There’s a crash in all of our lives, whether it is the result of bad choices or circumstances we don’t control. How we live through our hardships determines who we become. Cheryl Wilder’s Singing Riptide is a book for all who have fallen and all who have had the strength to get back up. As the poet confronts a difficult past of loss and uncertainty, she learns to accept life’s gifts—children, love, forgiveness, the ocean’s coming in and going out—and learns to “reveal / myself to myself so I can / walk into a moment where I am ready to allow / someone to love me.” This collection is a gift of recovery and forgiveness, a testament that despite the very worst, the very best will prevail.

—Barbara Presnell, author of Otherwise, I’m Fine

In Singing Riptide, Cheryl Wilder walks “hand-in-hand with the past that cannot be changed,” holding up a mirror to herself with unflinching honesty while wrestling with questions like how much punishment is enough, when we're allowed to walk away, and most vulnerably, what might be waiting on the other side of self-judgement. This collection reminds us that transformation requires both being witnessed and loved by others and, crucially, never abandoning ourselves as we learn to gently “strip shame’s tendrils,” no matter how long it takes.

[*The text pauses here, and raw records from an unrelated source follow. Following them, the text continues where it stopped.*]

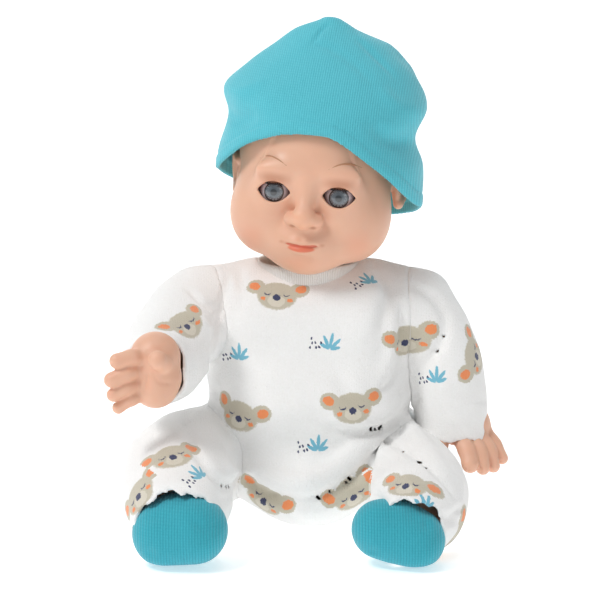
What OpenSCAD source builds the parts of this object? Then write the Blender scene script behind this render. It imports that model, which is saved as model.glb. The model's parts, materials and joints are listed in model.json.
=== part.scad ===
// Interactive baby doll, seated, in a one-piece suit with booties and a soft hat.
// Origin: middle of the seat, on the surface that the doll sits on. Face towards -Y.

/* [Torso] */
// Radius of the round belly
belly_r = 37; // [31:0.5:40]
// Height of the belly's centre above the seat
belly_z = 44; // [42:0.5:50]
// Radius of the chest
chest_r = 30; // [26:0.5:32]
// Height of the chest's centre above the belly's centre
chest_rise = 40; // [34:0.5:46]
// Wall of the hard torso shells
shell_wall = 2.5; // [1.8:0.1:3]
// Depth position of the plane that holds the neck, shoulder and hip axes
axis_y = -7; // [-9:0.5:-5]

/* [Neck] */
// Radius of the torso's neck stub
neck_r = 14; // [13:0.5:16]
// Height of the neck stub above the top of the chest
neck_rise = 2; // [1:0.5:6]
// Radius of the neck's turning shaft
neck_shaft_r = 8; // [6:0.5:9]

/* [Shoulders and hips] */
// Half the distance between the two shoulder faces
shoulder_x = 46; // [42:0.5:50]
// Height of the shoulder axis above the chest's centre
shoulder_rise = 18; // [15:0.5:20]
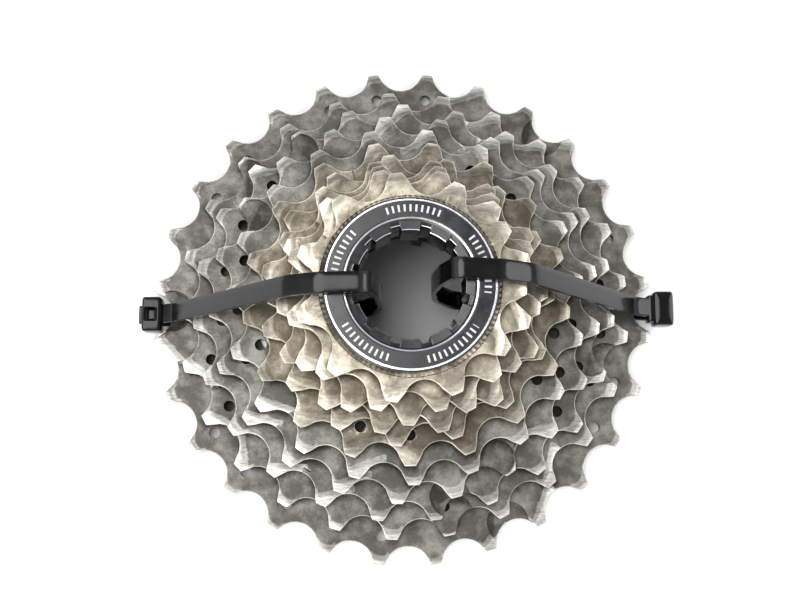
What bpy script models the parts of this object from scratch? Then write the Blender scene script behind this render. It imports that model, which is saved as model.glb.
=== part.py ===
"""Eleven-speed road bicycle cassette, off its hub and held together by two cable ties.

Metres, +Z up. The cassette's axis is the Z axis and the ties' lowest face is z = 0.
The largest sprocket is at the bottom and the lockring is at the top.
"""
import math

import bmesh
import bpy
from mathutils.geometry import tessellate_polygon

MM = 0.001

# Chain and stack
CHAIN_PITCH = 12.7 * MM
ROOT_DEPTH = 3.95 * MM           # bottom of a valley below the pitch circle
SEAT_STEPS = 4
SMALL_SEAT = (4.1 * MM, 62.0)    # radius of a valley's arc and degrees to each side, fewest teeth
LARGE_SEAT = (5.2 * MM, 75.0)    # the same with the most teeth
TIP_HEIGHT = 0.55 * MM           # tooth tip above the pitch circle
TIP_WIDTH = 2.3 * MM
STACK_PITCH = 3.74 * MM          # one sprocket to the next
PLATE = 1.6 * MM                 # thickness of a sprocket
GAP = 0.3 * MM                   # between pieces that touch

# Bore, for a nine-spline hub body
GROOVE_RADIUS = 17.35 * MM
TAB_DEPTH = 1.35 * MM
SHALLOWER = 0.45 * MM            # the smallest sprocket's grooves, against the others'
TAB_COUNT = 9
TAB_HALF_ANGLE = 6.5             # degrees
NARROW_TAB = 2                   # the one tab that sets which way round a sprocket goes on
NARROW_TAB_HALF_ANGLE = 4.0
TAB_FLANK_ANGLE = 0.5

PLAIN_SIDES = 36                 # of a round edge
LOCK_SIDES = 60

# Relief holes under some of the teeth
HOLE_RADIUS = 1.25 * MM
HOLE_BELOW_ROOT = 2.0 * MM
HOLE_SIDES = 8

# Spacers and the built-in bosses of the two smallest sprockets
SPACER_WALL = 3.25 * MM          # outside the grooves
BOSS_WALL = 0.95 * MM

# Carriers, arms and rivets
HUB_WALL = 3.05 * MM
ARM_COUNT = 6
ARM_ROOT_STEP = 1.0 * MM         # an arm starts this far outside its hub
ARM_ROOT_HALF_ANGLE = 13.0
ARM_TIP_HALF_WIDTH = 3.6 * MM
ARM_CORNER = 1.4 * MM            # length and share of the width of the cut-off corners
ARM_CORNER_SHARE = 0.6
ARM_PAST_RIVET = 3.4 * MM
LARGE_RIVET_INSET = 8.7 * MM     # from the roots of the smaller sprocket it holds
MIDDLE_RIVET_INSET = 9.1 * MM
SMALL_RIVET_INSET = 5.6 * MM
RIVET_SHANK = 1.5 * MM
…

—Nicole Gulotta, author of Wild Words: Rituals, Routines, and Rhythms for Braving the Writer’s Path

In Singing Riptide, Cheryl Wilder understands that the body holds trauma and memory, and that the shadow of shame can pop up anywhere--in a mirror, at the grocery store, or walking along the beach. Forgiveness is an iterative process, one that takes honesty, many turns, and deep inner work: It's hard to know when enough / is enough, whether it's time to enjoy / the sea at your doorstep, or dig. She brings the reader along as she reflects on conflicts and regrets and finds solace and beauty in relationships, in books and nature, in solitude, and in appreciation for the small things that save us daily. And of course in writing itself. Where else / can I find forgiveness / but in the repetition of pen / on paper?  These hard-wrought poems show us grace and self-awareness as the poet discovers acceptance of what has been, what endures, and what continually unfolds.